Rotate your crops within the land you already have with crops that tend to enrich the soil: I touched on this above a little bit: give more than you get and switch it up. That said, there is more. It is important to not harp on the same thing in your messaging all the time. How hard are you plucking people’s heart strings, and are you plucking the same string over and over? Fear, guilt, and shame are very powerful motivators but they’re also such strong elixirs that they can kill their emotional receptors, pitching the recipient into hopelessness and retreat, “why do I even write these checks anymore? There’s no hope anyway and I am throwing good money after bad, what’s the use?” That is surely two steps too far, to the point where the earth seems salted, a wasteland! That’s a bad place to be and generally unrecoverable, as far as that donor goes.
We have been helping the Fresh Air Fund for years and we were under retainer to amplify their yearly requirements and goals. What we did for them, with regards to crop-rotation, was to break the year into seasonal requests: Winter donations request, Spring search for host families and camp counselors, Summer camp stories and experience-sharing, and Fall thank you campaigns. While only one of those seasons focused primarily on donations, since the Winter Holidays are traditionally the biggest gift-giving season, the other three were hybrid messages. The three other seasons lead with stories of urban children getting into the fresh air, into renewing and enriching Summer camp and host family experiences outside the city, lead with needs of hosts and counselors, and generous thank-yous to everyone involved. These lead messages are also followed closely with opportunity to give, to follow, to Like, and to connect.
While we did also have extensive field-expansion strategies going concurrently, as I will discuss below, the crop rotation messaging strategy allowed the Fresh Air Fund to convey much more than just a glimmer of hope, they were able to show, in black and white, the copious success of the program, the long-term relationships that were formed, the real-time joy and happiness that was the direct result of donations of time and talent. They supported the seasonal messaging with direct mail outreaches as well as daily updates shared via Social Media to their followers and friends on Facebook and Twitter.
So, in this case, crop-rotation includes rotating the message, rotating the recipient pool, as well as rotating the medium, from blogger outreach to direct email to direct snail mail, to Facebook and Twitter. In our case, we garnered over 1,800 earned-media-mentioned annually in support of their other efforts.
Expand your fields, distributing your yield over a larger plot of land: My uncle Jack used to own Oscar fish.
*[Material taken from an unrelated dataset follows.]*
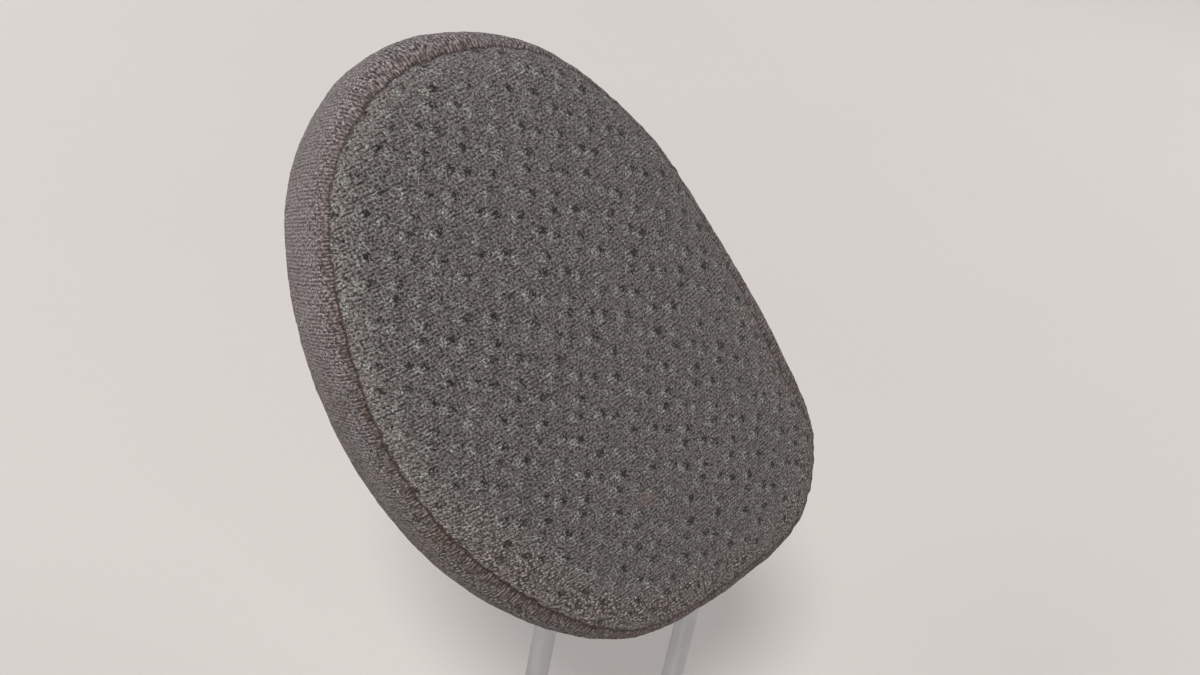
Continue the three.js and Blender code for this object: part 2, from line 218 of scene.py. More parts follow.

These fish are omnivorous and are often fed small mice. They are also known to grow as large as their tank allows, though they will not outgrow their tank. That reminds me of many fundraising campaigns and the mindset of many charities and foundations. While they continue to do their best farming the lists and relationships they have, they’re often limited by what their lists are capable of producing in any particular economy or any particular news cycle, oftentimes ceding donations to the issue of the week.
In the case of the Fresh Air Fund, they were limited by a perceived relevance only to the Tri-State Area of the New York metropolitan area, the historical and logical region around Manhattan that traditionally supported the Fresh Air Fund with funds, families, camp counselors, and children. They also relied exclusively on the New York Times as a platform for development, a platform that is becoming less and less viable in the information age.
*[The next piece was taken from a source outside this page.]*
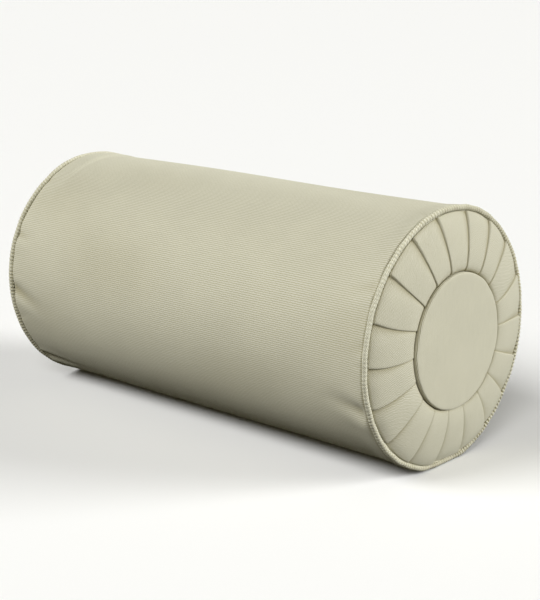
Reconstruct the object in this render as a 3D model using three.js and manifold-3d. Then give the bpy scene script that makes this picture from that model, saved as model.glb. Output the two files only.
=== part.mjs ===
// Bolster pillow with pleated ends, about 200 mm in diameter and 411 mm long, lying on its side.
//
// A woven sleeve with a zip along its back is closed at each end by a knife-pleated ring, and a
// covered disc is tied over the middle of the pleats. A piping runs round each end seam. Inside
// the zipped cover lies a separate filled insert.
//
// Millimetres, +X along the bolster towards the end where the zip closes, +Z up. The origin is on
// the floor, under the middle of the bolster.
import * as THREE from "three";
import { mergeVertices } from "three/addons/utils/BufferGeometryUtils.js";
import Module from "manifold-3d";

const wasm = await Module();
wasm.setup();

// Cover
const RIM_RADIUS = 100; // to the outside of the piping
const SEAM_LENGTH = 388; // between the middles of the two pipings
const FABRIC = 1;
const SLEEVE_DROP = 1.6; // how far the sleeve lies below the outside of the piping
const SHOULDER = 8; // length over which the sleeve rounds down into the end seam
const SEAM_ALLOWANCE = 9;
const CLEARANCE = 0.3; // kept between pieces that touch on the real bolster

// How the bolster settles on the floor: its lower side gives way and lies flat there
const RIM_SAG = 2.2;
const FIRM_SHARE = 0.6; // inside this share of the radius nothing sags

// Piping: a bias strip folded round a cord, its two edges caught in the end seam
const PIPING = 4.6;
const STRIP = 0.7; // thickness of the bias strip
const STRIP_SLIT = 0.3; // between the strip's two edges

// Pleated end
const PLEATS = 18;
const PLEAT_STEP = 1.8; // height of a fold's edge over the next pleat
const PLEAT_EDGE = 0.96; // share of a pleat's width where its fold ends
const END_BULGE = 8; // how far the stuffing pushes the pleats out past the seam
const PLEAT_THICKNESS = 2.6;
const PLEAT_TUCK = 8; // pleat ends hidden under the disc

// Covered disc in the middle of each end
const DISC_RADIUS = 51;
const DISC_FABRIC = 0.7;
const DISC_CROWN = 0.8;
const DISC_SINK = 3.4; // how deep the twine pulls the disc into the stuffing
const FORMER_THICKNESS = 2;
const PAD_THICKNESS = 1.6;
const DISC_TURNING = 12; // width of the fabric turned in behind the disc
const BACKING_INSET = 3; // how much smaller the backing's radius is
const BACKING_THICKNESS = 2;
const TWINE = 1.4;
const TWINE_HOLE = 2.6;
const TWINE_SPREAD = 9; // each hole's distance from the middle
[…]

We decided that the mission, message and ministry of the Fresh Air Fund transcends New York and is compelling to not just the region but also the Nation and the world, and we were right. We started prospecting bloggers globally who were in the same vertical that the Fresh Air Fund historically had success with locally and that wrote in English. Compassion for children surely transcends the Hudson River, right? Why yes! We were able to drive conversation on behalf of the Fund internationally, rewarded again and again when bloggers would amplify their noble message, a message that has been a continued resource for inner-city youth since 1877.
Talk about expanding your field! If you can sing Olly Olly Oxen Free loudly enough to light up bloggers and blogs globally while also lighting up their associated Facebook and Twitter streams and reaching not only their readership, their followers, their friends, and their friends’ friends, you’re definitely taking a very bold and effective first step at bringing the powerful mission of your nonprofit, your foundation, you NGO, or your charity into entirely new and fresh land, raw and uncultivated but also not tough and over-farmed, either. You might have to start at zero with your seven+ touches toward giving, but you’re also not having to deal with insensitivity and deafness to message, either.
And that is to say nothing about the powerful effect that all that global conversation will do for your ranking on Google, Bing, and Yahoo! search, as well as search.twitter.com and on Facebook as well, where 800 million global denizens spend their working hours. The search benefits–the organic SEO–is beyond comprehension when it comes to the sort of due diligence that modern contributors go through before writing those checks any more. Oh, come on, you know it’s true–and why Charity Navigator scares you as much as Yelp! scares stores and restaurants to death.
None of this was even remotely possible before the efficiencies of the Internet. When dealing with Internet communications, you need to understand that this is a revolution and not an evolution. That it is now possible to easily, cheaply, and efficiently access a global market or a hyper-targeted market, reaching them right where they live and not in the hopes that they’ll open the Times on a particular date.
There are hundreds of millions of potential donors who have both never heard of you before or been emotionally abused by your incessant requests for money before. This is fresh meat!
And, while you’re cultivating these new recruits, you’ll be able to lean heavily on your oldest and main lists, allowing them some time to miss you, to rest, and to heal. To paraphrase Dan Hicks, how can they miss you when you don’t go away?